MATERIAL SHOWN

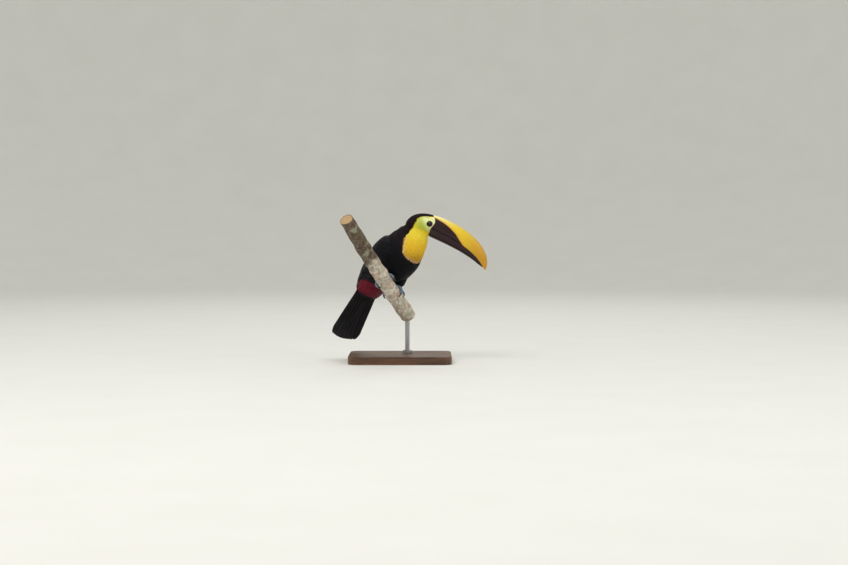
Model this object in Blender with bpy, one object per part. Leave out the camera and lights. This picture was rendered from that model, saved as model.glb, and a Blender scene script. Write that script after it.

...

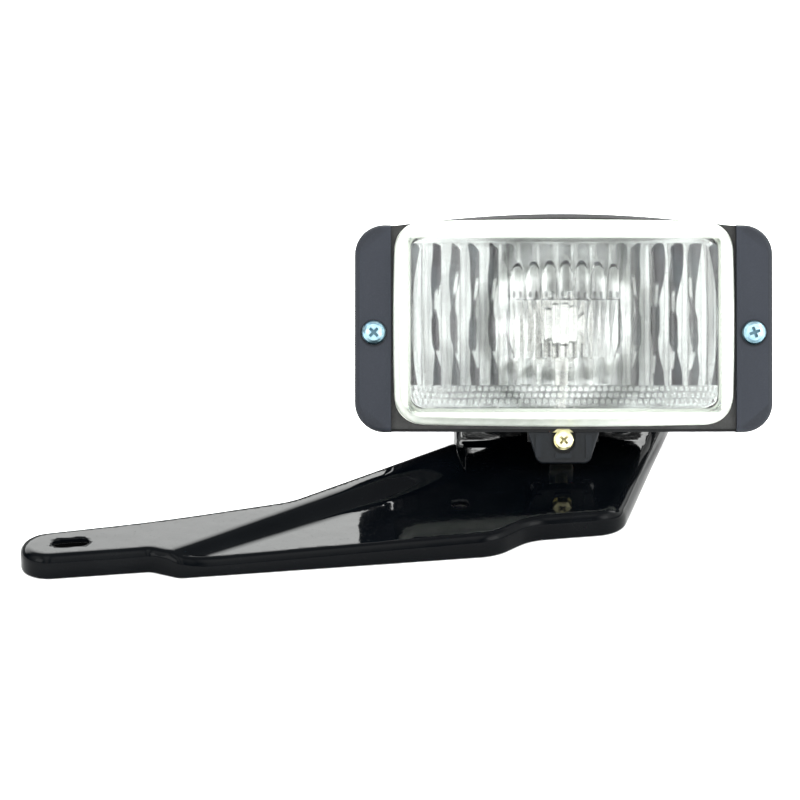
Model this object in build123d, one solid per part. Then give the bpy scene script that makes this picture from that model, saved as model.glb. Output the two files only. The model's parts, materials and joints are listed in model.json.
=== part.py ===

==

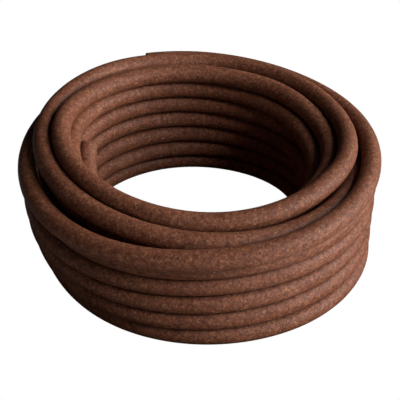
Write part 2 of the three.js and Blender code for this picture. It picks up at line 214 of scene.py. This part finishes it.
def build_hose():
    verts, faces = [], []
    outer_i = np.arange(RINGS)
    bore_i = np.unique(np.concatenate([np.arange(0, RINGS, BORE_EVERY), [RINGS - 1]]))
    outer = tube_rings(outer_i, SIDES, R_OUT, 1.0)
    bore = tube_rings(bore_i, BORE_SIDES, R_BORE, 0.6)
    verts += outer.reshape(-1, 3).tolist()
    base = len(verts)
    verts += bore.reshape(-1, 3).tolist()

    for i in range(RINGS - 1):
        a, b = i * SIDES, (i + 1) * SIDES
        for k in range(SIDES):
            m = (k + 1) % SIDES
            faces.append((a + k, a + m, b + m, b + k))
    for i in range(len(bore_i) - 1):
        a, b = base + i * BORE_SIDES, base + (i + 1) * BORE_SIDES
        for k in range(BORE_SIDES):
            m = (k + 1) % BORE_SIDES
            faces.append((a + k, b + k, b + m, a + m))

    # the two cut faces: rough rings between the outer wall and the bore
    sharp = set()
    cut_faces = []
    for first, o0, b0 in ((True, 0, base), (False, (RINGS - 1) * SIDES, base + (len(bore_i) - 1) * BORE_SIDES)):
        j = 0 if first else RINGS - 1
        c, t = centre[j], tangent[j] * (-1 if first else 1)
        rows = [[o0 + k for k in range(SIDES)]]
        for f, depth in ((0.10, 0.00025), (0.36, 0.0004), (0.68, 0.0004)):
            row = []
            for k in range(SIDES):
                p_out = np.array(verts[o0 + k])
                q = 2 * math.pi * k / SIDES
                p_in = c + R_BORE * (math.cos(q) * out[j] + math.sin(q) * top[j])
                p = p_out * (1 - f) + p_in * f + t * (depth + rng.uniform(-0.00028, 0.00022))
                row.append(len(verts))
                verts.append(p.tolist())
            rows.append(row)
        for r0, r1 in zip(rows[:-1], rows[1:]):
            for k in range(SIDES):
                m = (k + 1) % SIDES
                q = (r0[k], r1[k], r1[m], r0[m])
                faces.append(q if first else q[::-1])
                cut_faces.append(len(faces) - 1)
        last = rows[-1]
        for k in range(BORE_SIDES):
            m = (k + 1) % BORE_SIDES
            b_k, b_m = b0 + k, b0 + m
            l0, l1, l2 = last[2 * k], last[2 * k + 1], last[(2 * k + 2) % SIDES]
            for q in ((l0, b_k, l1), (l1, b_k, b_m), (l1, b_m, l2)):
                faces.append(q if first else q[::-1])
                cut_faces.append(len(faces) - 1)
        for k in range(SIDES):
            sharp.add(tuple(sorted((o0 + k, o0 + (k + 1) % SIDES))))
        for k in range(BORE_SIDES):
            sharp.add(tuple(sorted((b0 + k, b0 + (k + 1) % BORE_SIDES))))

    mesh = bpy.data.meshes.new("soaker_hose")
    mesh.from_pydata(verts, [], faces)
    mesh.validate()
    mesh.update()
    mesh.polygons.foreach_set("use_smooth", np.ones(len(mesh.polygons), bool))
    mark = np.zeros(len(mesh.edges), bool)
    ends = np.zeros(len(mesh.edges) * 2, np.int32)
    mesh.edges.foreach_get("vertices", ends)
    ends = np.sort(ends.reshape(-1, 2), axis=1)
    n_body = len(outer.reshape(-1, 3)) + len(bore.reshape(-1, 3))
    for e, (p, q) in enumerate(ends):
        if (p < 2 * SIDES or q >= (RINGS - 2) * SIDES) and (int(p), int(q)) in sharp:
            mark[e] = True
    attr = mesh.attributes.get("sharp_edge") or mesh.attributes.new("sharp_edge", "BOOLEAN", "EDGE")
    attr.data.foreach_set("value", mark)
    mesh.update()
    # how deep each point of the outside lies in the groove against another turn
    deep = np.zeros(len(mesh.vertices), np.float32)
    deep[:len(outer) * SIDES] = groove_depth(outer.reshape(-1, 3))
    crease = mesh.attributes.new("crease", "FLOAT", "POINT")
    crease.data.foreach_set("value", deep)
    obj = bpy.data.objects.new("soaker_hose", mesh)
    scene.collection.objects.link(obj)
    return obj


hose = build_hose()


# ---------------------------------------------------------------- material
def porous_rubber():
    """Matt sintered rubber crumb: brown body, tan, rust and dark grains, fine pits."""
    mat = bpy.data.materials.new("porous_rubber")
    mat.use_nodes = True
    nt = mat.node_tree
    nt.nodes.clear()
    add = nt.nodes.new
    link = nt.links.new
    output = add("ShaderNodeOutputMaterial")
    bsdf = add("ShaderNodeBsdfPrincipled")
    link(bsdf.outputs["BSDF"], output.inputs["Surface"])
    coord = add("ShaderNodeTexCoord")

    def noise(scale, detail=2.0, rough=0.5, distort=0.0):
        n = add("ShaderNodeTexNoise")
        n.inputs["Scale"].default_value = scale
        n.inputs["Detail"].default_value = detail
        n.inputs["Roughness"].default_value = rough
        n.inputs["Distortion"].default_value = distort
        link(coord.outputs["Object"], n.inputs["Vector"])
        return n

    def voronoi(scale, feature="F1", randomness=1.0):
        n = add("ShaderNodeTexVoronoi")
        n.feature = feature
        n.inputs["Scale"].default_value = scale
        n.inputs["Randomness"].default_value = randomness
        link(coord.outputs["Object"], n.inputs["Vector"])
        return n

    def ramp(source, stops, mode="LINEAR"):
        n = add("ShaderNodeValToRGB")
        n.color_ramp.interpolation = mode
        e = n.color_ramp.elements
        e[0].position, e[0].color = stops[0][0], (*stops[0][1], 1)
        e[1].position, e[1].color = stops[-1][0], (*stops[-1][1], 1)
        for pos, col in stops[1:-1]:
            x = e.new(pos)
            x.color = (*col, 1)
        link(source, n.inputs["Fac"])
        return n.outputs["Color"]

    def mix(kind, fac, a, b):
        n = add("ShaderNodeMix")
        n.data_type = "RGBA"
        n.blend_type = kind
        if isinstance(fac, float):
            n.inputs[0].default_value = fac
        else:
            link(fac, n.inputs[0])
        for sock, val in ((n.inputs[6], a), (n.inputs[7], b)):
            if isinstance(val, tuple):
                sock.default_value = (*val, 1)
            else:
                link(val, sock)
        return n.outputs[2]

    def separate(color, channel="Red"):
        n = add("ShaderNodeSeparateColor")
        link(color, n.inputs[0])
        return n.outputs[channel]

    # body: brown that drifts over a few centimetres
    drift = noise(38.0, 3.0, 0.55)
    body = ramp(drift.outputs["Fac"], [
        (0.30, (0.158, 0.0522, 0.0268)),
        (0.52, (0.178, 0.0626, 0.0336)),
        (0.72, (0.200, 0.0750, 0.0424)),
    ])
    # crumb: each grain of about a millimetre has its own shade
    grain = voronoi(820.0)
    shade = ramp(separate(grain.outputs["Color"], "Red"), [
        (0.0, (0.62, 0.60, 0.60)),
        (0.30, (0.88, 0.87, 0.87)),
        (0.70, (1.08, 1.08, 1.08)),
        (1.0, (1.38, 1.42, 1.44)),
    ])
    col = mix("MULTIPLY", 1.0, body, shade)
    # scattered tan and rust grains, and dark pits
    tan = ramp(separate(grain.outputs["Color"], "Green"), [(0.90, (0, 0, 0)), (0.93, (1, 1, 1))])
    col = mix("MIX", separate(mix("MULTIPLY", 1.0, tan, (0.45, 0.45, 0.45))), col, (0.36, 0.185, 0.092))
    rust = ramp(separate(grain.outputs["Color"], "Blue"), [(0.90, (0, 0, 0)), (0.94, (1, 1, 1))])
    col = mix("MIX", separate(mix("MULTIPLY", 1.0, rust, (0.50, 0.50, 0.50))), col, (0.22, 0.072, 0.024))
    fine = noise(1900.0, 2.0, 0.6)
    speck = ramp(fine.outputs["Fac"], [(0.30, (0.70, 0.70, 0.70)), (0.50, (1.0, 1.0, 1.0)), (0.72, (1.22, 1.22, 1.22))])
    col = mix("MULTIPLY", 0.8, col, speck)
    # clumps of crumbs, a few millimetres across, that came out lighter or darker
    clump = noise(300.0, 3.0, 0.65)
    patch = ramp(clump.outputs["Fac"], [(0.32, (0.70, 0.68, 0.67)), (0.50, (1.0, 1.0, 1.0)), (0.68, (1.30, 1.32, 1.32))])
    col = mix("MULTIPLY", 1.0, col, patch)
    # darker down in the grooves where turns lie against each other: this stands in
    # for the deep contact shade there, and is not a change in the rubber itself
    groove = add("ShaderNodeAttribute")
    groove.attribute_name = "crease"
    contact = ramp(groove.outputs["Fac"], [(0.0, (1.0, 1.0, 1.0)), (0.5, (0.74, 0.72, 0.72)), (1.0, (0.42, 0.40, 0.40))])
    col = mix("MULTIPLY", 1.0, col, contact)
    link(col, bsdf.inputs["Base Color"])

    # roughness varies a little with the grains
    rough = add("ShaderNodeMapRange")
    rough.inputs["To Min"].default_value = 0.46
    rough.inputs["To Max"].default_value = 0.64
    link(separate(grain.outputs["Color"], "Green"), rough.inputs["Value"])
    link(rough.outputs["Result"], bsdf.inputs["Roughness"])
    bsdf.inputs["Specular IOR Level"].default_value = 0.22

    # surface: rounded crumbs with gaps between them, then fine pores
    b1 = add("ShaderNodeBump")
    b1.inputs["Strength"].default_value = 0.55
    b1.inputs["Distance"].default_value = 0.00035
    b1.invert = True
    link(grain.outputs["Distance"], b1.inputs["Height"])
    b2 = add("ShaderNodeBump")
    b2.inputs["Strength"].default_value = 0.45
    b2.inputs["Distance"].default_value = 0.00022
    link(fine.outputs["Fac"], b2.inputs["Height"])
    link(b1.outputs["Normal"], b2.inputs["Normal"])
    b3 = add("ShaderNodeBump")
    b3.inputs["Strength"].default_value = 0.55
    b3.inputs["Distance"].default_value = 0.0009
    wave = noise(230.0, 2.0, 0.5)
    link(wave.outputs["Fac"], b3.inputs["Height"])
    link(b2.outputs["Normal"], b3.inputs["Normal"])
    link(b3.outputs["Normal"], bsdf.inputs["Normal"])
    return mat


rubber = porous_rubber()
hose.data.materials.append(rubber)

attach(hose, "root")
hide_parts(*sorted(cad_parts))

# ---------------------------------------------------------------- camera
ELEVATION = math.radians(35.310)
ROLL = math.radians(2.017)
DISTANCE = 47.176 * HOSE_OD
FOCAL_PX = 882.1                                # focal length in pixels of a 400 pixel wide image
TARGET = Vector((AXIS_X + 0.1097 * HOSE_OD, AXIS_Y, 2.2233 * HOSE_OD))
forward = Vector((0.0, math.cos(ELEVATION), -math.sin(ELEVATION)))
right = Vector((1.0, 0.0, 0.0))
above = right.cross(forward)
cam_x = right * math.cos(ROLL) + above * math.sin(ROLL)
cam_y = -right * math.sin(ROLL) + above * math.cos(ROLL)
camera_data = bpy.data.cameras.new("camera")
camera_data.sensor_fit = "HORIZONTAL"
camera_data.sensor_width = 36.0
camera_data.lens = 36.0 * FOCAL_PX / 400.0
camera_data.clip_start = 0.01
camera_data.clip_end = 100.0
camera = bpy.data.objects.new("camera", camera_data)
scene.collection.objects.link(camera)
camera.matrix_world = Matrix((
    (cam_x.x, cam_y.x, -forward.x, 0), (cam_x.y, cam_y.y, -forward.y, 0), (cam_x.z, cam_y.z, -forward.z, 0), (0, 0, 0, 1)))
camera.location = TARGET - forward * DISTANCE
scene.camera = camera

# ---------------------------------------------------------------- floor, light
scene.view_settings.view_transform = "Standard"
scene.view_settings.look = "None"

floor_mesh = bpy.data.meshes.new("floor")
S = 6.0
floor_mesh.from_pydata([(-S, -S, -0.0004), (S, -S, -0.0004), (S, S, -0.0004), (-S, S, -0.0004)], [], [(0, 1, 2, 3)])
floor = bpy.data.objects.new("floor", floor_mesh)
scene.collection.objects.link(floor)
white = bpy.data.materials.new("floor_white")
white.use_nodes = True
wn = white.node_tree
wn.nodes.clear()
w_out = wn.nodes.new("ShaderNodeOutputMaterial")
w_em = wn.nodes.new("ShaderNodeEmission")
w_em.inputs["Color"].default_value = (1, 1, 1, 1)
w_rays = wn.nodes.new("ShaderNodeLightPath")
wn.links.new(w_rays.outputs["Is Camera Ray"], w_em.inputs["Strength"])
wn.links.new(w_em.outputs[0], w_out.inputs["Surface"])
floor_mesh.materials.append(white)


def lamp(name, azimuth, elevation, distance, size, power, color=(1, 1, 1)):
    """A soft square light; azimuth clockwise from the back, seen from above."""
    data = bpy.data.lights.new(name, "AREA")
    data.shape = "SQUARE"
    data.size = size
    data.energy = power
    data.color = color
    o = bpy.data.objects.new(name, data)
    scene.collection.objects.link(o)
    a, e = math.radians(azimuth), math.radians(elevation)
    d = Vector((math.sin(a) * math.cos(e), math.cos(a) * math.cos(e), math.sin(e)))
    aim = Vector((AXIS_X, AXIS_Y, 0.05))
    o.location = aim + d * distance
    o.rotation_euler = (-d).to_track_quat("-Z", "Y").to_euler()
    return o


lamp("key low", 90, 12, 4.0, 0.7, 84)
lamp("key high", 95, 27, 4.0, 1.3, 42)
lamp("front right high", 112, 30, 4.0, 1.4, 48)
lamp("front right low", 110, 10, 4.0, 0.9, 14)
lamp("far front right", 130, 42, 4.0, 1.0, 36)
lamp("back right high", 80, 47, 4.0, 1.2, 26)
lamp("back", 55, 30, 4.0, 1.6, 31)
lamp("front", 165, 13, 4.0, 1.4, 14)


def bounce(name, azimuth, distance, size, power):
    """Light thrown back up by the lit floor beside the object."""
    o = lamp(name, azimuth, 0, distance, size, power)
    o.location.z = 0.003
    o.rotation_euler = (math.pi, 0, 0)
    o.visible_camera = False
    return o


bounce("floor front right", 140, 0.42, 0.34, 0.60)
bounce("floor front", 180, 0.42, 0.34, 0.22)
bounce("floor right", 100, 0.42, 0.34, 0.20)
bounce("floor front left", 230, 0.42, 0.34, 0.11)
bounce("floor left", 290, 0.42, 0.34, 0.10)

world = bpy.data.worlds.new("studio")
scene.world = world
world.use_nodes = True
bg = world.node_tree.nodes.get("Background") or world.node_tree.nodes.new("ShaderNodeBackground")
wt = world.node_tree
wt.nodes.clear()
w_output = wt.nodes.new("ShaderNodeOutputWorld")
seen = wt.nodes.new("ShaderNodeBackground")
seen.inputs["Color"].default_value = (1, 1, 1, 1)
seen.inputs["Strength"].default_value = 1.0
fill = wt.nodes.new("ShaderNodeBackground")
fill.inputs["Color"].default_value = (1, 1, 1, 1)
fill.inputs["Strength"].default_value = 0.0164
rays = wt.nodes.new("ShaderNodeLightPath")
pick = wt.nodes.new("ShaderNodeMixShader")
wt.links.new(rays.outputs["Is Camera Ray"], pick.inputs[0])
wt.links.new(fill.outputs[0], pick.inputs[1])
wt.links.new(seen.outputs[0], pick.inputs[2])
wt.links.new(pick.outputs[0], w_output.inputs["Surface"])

GOAL
How many lines in these records hold the string "Blender"? Reply with the number alone.

COMPLETE OUTPUT
2